I have always been curious about the minds of wild animals: what are they thinking and experiencing, what makes one individual different from another, and why they behave the way they do. These questions led me to a career studying the cognition of urban wildlife, where I work to understand how wild animals perceive and respond to the growing cities around them. My professional and academic pursuits have always gone hand-in-hand with my compassion for animals, especially those who are treated as a nuisance.

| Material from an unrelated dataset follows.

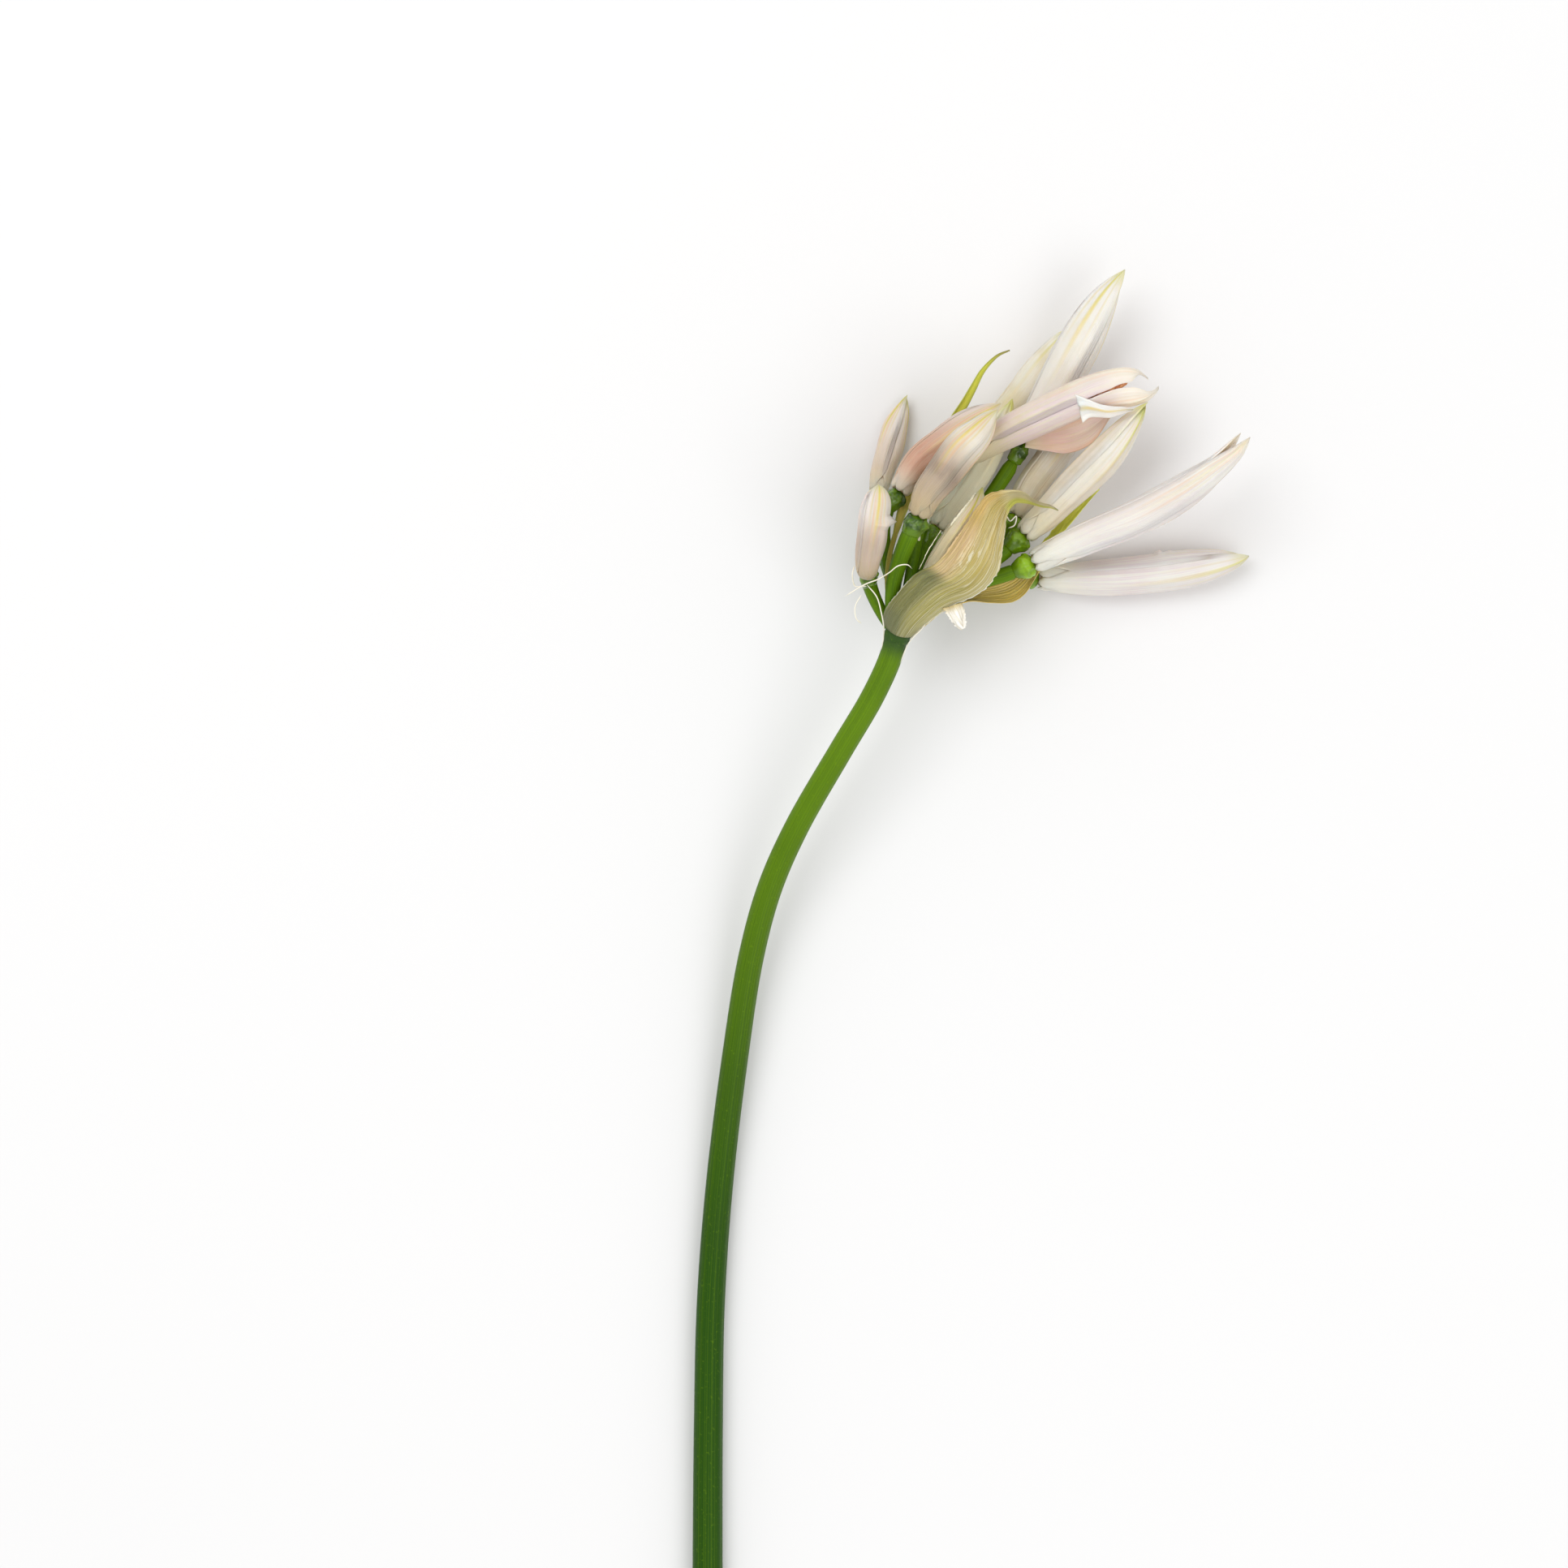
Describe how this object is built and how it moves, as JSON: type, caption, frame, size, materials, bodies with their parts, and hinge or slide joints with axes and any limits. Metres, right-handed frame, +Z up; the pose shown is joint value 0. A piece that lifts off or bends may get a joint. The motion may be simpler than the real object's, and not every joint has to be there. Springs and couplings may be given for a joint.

I am therefore interested in studying wild animal welfare because it will allow me to gain an evidence-based understanding of, and better ability to advocate for, the wellbeing of wildlife.

What do you hope to learn through this fellowship?

I seek to learn how to use observations of urban wildlife behavior as an indicator of their welfare and ask whether we can predict the welfare of individuals based on the social-ecological features of different neighborhoods, such as pollution, garbage, green space, and human behavior. I then want to use this information to advocate for equitable policies and management strategies that will improve the quality of life for both people and wild animals sharing space in urban environments. These goals will require me to cultivate a diversity of new skills related to animal physiology and geographic information systems, as well as community science and environmental advocacy.

How will your advisor be involved in this project?

Dr. Chris Schell is a behavioral endocrinologist with expertise in urban systems and environmental justice. He will provide training on the preparation, processing, and interpretation of biological samples collected from raccoons, coyotes, and other urban carnivores. Dr. Schell will also provide insights on local species occupancy, health, and interactions with humans via camera trap data, surveys, and local collaborations within his current research program. Lastly, Dr. Schell will provide guidance on how to build authentic and inclusive community science programs that center social and environmental justice.